The tournament is a couple of weeks away and while I feel like I’m making slow progress, I haven’t come close to answering all the questions I have about how to approach this tournament yet. I’m not yet at the point of frustration, though I’m sure it’s coming. I’m more amazed with how much I thought I knew going into this event, and how little I feel I know at this point about a Duo Standard tournament. Despite having a nearly identical pool of cards to work from as the last event (RIP Nexus of Fate), this is a completely new format with challenges I hadn’t anticipated until I started to peel the onion.
While it may not be a popular opinion, I enjoy having these new challenges and embrace new ways of playing Magic through Arena. I do wish there was some Limited in this event (Omniscience Draft anyone?), but exploring uncharted areas is what I used to love about the old Pro Tours. Metagames weren’t defined. I couldn’t just pick up a deck and expect it to be fully tuned. I had to work to find something that could work for that weekend, and all that mattered was that weekend. I feel that way again about this Mythic Invitational. Is part of it the increased prizes? Of course. But there’s also a puzzle I feel I can solve, and I want to solve it.
The best part about these events, win or lose, is the aftermath. Finding out how teams approached the testing process, what decks were the correct choices, and seeing how your own theories and practice match up to how the tournament actually played out. What did I do right? What did I do wrong? How do I fix it? There’s going to be a whole lot of this at this event, especially with such a big prize pool.

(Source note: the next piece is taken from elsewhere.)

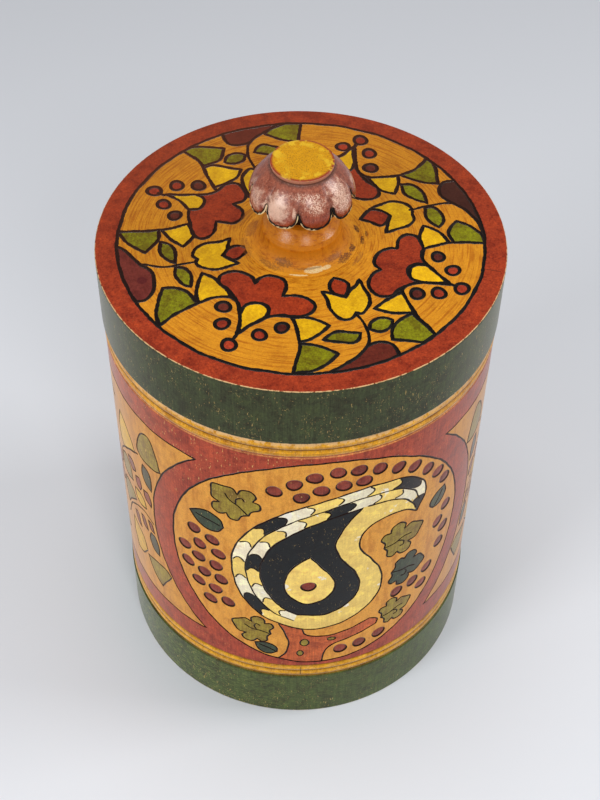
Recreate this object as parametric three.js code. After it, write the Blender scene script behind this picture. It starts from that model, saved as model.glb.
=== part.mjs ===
// Turned and painted wooden canister with a lift-off lid and a petalled knob.
// Units are millimetres, +Z is up, and the origin is the centre of the foot's resting face.
//
// The jar is a turned tube with a stepped disc let into a rebate at its foot. Its wall is cut
// back outside at the mouth, which leaves a neck, and the hollow lid drops over that neck.
// The knob is turned by itself, its skirt is cut into petals, and its tenon is glued in the lid.

import * as THREE from 'three';

// Driving dimensions

const bodyRadius = 69.5;
const wallThickness = 9;

// Heights of the bands round the jar, from the foot up.
const footBandHeight = 26.8;
const reedPairHeight = 7.2;
const fieldHeight = 129.4;
const footProud = 0.5;
const footArris = 0.6;

// Each turned pair of reeds is two rounded beads with a groove at each edge.
const reedProud = 0.15;
const grooveDepth = 0.7;

// The neck that the lid drops over.
const neckHeight = 12;
const neckCutback = 4.5;
const neckArris = 0.8;
const lidSideClearance = 0.4;

// The disc that closes the foot. Its flange lies in the rebate and the rest fills the bore.
const baseThickness = 9;
const baseFlangeThickness = 4;
const baseRecess = 1.5;
const rebateDepth = 4;
const baseGlueGap = 0.3;

// The lid.
const lidOverhang = 0.5;
const lidHeight = 25.5;
const lidTopThickness = 9;
const lidArris = 0.5;
const seatGap = 0.3;

// The knob. Heights are above the lid's face.
const tenonRadius = 6;
const tenonLength = 6.5;
const tenonGlueGap = 0.3;
const knobHeight = 34.1;
const knobBaseRadius = 19.5;
const knobBaseEdge = 0.9;
const collarRadius = 13.7;
const collarHeight = 7;
const collarEdge = 0.5;
const knobWaistRadius = 9.8;
const knobWaistHeight = 12.4;
const skirtHeight = 19;
const skirtThickness = 2.7;
const domeRadius = 17.8;
const domeWidestHeight = 20.6;
const topDiscRadius = 10.5;
const topCoveRadius = 10.3;
const topCoveHeight = 32.4;
const topArris = 0.3;

// The petals are arcs along the skirt's lower edge, with a notch between each two.
const petalCount = 9;
const notchHeight = 5.6;
const petalCrown = 0.8;
const firstNotchDegrees = -93.4;

// Facets
const stepsPerPetal = 8;
const segments = petalCount * stepsPerPetal;
const reedSteps = 4;
const domeSteps = 7;
const footSteps = 5;
const neckSteps = 4;

// Sizes that follow from the driving dimensions

const boreRadius = bodyRadius - wallThickness;
const footRadius = bodyRadius + footProud;
const neckRadius = bodyRadius - neckCutback;
const lidRadius = bodyRadius + lidOverhang;
const shoulderZ = footBandHeight + 2 * reedPairHeight + fieldHeight;
const neckTopZ = shoulderZ + neckHeight;
const lidBottomZ = shoulderZ + seatGap;
const lidTopZ = lidBottomZ + lidHeight;
const floorZ = baseRecess + baseThickness;
const flangeTopZ = baseRecess + baseFlangeThickness;
const rebateRadius = boreRadius + rebateDepth;
const knobFootZ = lidTopZ + seatGap;

const point = (radius, height) => new THREE.Vector2(radius, height);

// A solid of revolution about Z from a profile of (radius, height) points.
function turned(profile) {
  const geometry = new THREE.LatheGeometry(profile, segments);
  geometry.rotateX(Math.PI / 2);
  return geometry;
}

// The outside of one reed, from the groove below it to the groove above it: a shallow arc
// whose middle stands proud of the wall and whose two ends lie at the bottom of the grooves.
function reed(bottom, height) {
  const points = [];
  for (let i = 0; i <= reedSteps; i += 1) {
    const across = i / reedSteps;
    const swell = Math.sqrt(Math.sin(Math.PI * across));
    const radius = bodyRadius - grooveDepth + swell * (grooveDepth + reedProud);
    points.push(point(radius, bottom + across * height));
  }
  return points;
}

// Two reeds, one on the other, sharing the groove between them.
function reedPair(bottom) {
  const each = reedPairHeight / 2;
  return [...reed(bottom, each), ...reed(bottom + each, each).slice(1)];
}

// The jar's wall: foot, reeds, plain field, reeds, shoulder and neck outside; bore and rebate inside.
function jarWall() {
  const lowerReeds = footBandHeight;
  const upperReeds = shoulderZ - reedPairHeight;
  const ledgeZ = flangeTopZ + baseGlueGap;
  const profile = [
    point(rebateRadius, 0),
    point(footRadius - footArris, 0),
    point(footRadius, footArris),
    point(footRadius, lowerReeds - grooveDepth),
    ...reedPair(lowerReeds),
    point(bodyRadius, lowerReeds + reedPairHeight + grooveDepth),
    point(bodyRadius, upperReeds - grooveDepth),
    ...reedPair(upperReeds),
    point(neckRadius, shoulderZ),
    point(neckRadius, neckTopZ - neckArris),
    point(neckRadius - neckArris, neckTopZ),
    point(boreRadius, neckTopZ),
    point(boreRadius, ledgeZ),
    point(rebateRadius, ledgeZ),
    point(rebateRadius, 0),
  ];
  return turned(profile);
}

// The disc that closes the jar: a flange in the rebate, clear of the table by the recess, and a
// step that goes up into the bore and makes the floor.
function baseDisc() {
  const flangeRadius = rebateRadius - baseGlueGap;
  const stepRadius = boreRadius - baseGlueGap;
  return turned([
    point(0, baseRecess),
    point(flangeRadius, baseRecess),
    point(flangeRadius, flangeTopZ),
    point(stepRadius, flangeTopZ),
    point(stepRadius, floorZ),
    point(0, floorZ),
  ]);
}

// The lid: a deep cap, hollow below, with a blind socket for the knob's tenon above.
function lid() {
  const innerRadius = neckRadius + lidSideClearance;
  const ceilingZ = lidTopZ - lidTopThickness;
  const socketRadius = tenonRadius + tenonGlueGap;
  const socketZ = lidTopZ - tenonLength - tenonGlueGap;
  return turned([
    point(0, ceilingZ),
    point(innerRadius, ceilingZ),
    point(innerRadius, lidBottomZ),
    point(lidRadius, lidBottomZ),
    point(lidRadius, lidTopZ - lidArris),
    point(lidRadius - lidArris, lidTopZ),
    point(socketRadius, lidTopZ),
    point(socketRadius, socketZ),
    point(0, socketZ),
  ]);
}

// How far round a petal an angle lies: 1 on the petal's middle and 0 in the notch beside it.
function petalArc(angle) {
  const turns = (angle - THREE.MathUtils.degToRad(firstNotchDegrees)) * petalCount / (2 * Math.PI);
  const acrossPetal = turns - Math.floor(turns);
  return Math.sin(Math.PI * acrossPetal) ** 0.4;
}

// The dome's radius at a height: an ellipse that is widest low down and closes in to the cove.
function domeProfile(height) {
  const above = (height - domeWidestHeight) / (topCoveHeight - domeWidestHeight);
  const drop = (domeRadius - topCoveRadius) * Math.abs(above) ** 2.1;
  return domeRadius - drop;
}

// The knob's rows, each a function of the angle that gives a radius and a height above the lid.
// They run up the outside from the tenon: foot, collar, neck, underside of the skirt, petals, top.
function knobRows() {
  const rows = [];
  const ring = (radius, height) => rows.push(() => [radius, height]);
  const lipHeight = (angle) => skirtHeight + notchHeight * (1 - petalArc(angle));

  ring(tenonRadius, -tenonLength);
  ring(tenonRadius, seatGap);
  ring(knobBaseRadius, seatGap);
  ring(knobBaseRadius, knobBaseEdge);

  // The foot is a hollow curve from the base's edge in to the collar.
  for (let i = 1; i <= footSteps; i += 1) {
    const up = i / footSteps;
    const inwards = (knobBaseRadius - collarRadius) * (1 - (1 - up) ** 2.2);
    const height = knobBaseEdge + (collarHeight - knobBaseEdge) * up ** 1.7;
    ring(knobBaseRadius - inwards, height);
  }

  // Over the collar's narrow edge the neck slopes in, a little hollow, to the waist.
  const slopeHeight = knobWaistHeight - collarHeight - collarEdge;
  for (let i = 0; i <= neckSteps; i += 1) {
    const up = i / neckSteps;
    const outwards = (collarRadius - knobWaistRadius) * (1 - up) ** 1.4;
    ring(knobWaistRadius + outwards, collarHeight + collarEdge + slopeHeight * up);
  }

  // The waist turns out again under the skirt, up to the core behind the notches.
  const coreRadius = domeRadius - skirtThickness;
  ring(knobWaistRadius + 1, (knobWaistHeight + skirtHeight) / 2);
  ring(coreRadius - 0.3, skirtHeight - 0.1);
  rows.push((angle) => [coreRadius, lipHeight(angle) + 0.1]);

  // The petals rise from the scalloped lip to the cove, following the dome.
  for (let i = 0; i <= domeSteps; i += 1) {
    const up = i / domeSteps;
    rows.push((angle) => {
      const lip = lipHeight(angle);
      const height = lip + (topCoveHeight - lip) * up;
      const crown = petalCrown * (petalArc(angle) - 1) * (1 - up);
      return [domeProfile(height) + crown, height];
    });
  }

  ring(topDiscRadius, topCoveHeight + 2 * topArris);
  ring(topDiscRadius, knobHeight - topArris);
  ring(topDiscRadius - topArris, knobHeight);
  return rows;
}

// Joins rows of points into one closed skin, with a fan over each end.
function knob() {
  const rows = knobRows();
  const positions = [];
  rows.forEach((row) => {
    for (let i = 0; i < segments; i += 1) {
      const angle = THREE.MathUtils.degToRad(firstNotchDegrees) + i / segments * 2 * Math.PI;
      const [radius, height] = row(angle);
      positions.push(radius * Math.cos(angle), radius * Math.sin(angle), lidTopZ + height);
    }
  });
  const bottomPole = positions.length / 3;
  positions.push(0, 0, lidTopZ - tenonLength);
  const topPole = bottomPole + 1;
  positions.push(0, 0, lidTopZ + knobHeight);

  const triangles = [];
  const lastRow = (rows.length - 1) * segments;
  for (let i = 0; i < segments; i += 1) {
    const next = (i + 1) % segments;
    triangles.push(bottomPole, next, i);
    triangles.push(topPole, lastRow + i, lastRow + next);
    for (let j = 0; j < lastRow; j += segments) {
      triangles.push(j + i, j + next, j + segments + next);
      triangles.push(j + i, j + segments + next, j + segments + i);
    }
  }
  const geometry = new THREE.BufferGeometry();
  geometry.setAttribute('position', new THREE.Float32BufferAttribute(positions, 3));
  geometry.setIndex(triangles);
  geometry.computeVertexNormals();
  return geometry;
}

// Finishes, by colour: painted and varnished wood, and bare turned wood underneath.
const finish = (color, roughness) => new THREE.MeshStandardMaterial({ color, roughness, metalness: 0 });

function piece(name, geometry, material) {
  const mesh = new THREE.Mesh(geometry, material);
  mesh.name = name;
  return mesh;
}

const canister = new THREE.Group();
canister.name = 'canister';
canister.add(piece('jar_wall', jarWall(), finish(0xa85a40, 0.5)));
canister.add(piece('base_disc', baseDisc(), finish(0xa9713a, 0.7)));
canister.add(piece('lid', lid(), finish(0xc98a35, 0.45)));
canister.add(piece('knob', knob(), finish(0x9a4a40, 0.35)));

export default canister;
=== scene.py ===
import math
from typing import NamedTuple

import bpy
import numpy as np
from mathutils import Matrix, Vector
from mathutils.geometry import delaunay_2d_cdt


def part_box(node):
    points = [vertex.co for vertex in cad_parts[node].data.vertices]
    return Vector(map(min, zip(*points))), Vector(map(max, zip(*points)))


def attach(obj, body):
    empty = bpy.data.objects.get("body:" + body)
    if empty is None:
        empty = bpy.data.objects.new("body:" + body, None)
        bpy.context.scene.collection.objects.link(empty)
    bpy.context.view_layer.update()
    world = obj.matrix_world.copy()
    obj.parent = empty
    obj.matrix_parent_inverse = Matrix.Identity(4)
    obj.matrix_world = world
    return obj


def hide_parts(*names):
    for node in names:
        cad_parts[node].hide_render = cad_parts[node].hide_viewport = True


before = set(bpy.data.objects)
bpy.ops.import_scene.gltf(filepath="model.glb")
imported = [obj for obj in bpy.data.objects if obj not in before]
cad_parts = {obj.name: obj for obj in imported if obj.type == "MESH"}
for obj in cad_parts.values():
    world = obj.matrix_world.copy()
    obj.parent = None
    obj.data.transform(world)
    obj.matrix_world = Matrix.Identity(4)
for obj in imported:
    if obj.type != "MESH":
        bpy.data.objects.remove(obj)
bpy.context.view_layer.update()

# A turned canister whose lid and wall are cut with outlines and painted. The pieces are worked out
# in millimetres, in the frame's axes, and scaled to metres when they become meshes.

MM = 0.001


# Sizes that the frame gives

def highest(node):
    """The highest corner of a node's box, in millimetres."""
    return np.array(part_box(node)[1]) / MM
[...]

Magic is not only expanding its player base—the ways we play the game are widening as well. I’ve done my best recently to keep an open mind and encourage myself to play the game in new ways by embracing change and exploring what there is to offer. I’ve yet to be disappointed. We’re always going to be able to play Magic the ways we have, and we should be excited about the new opportunities the game presents us. I’m hoping the Mythic Invitational brings together the community to celebrate what Magic is, and where Magic is going. Come watch, and wish me luck.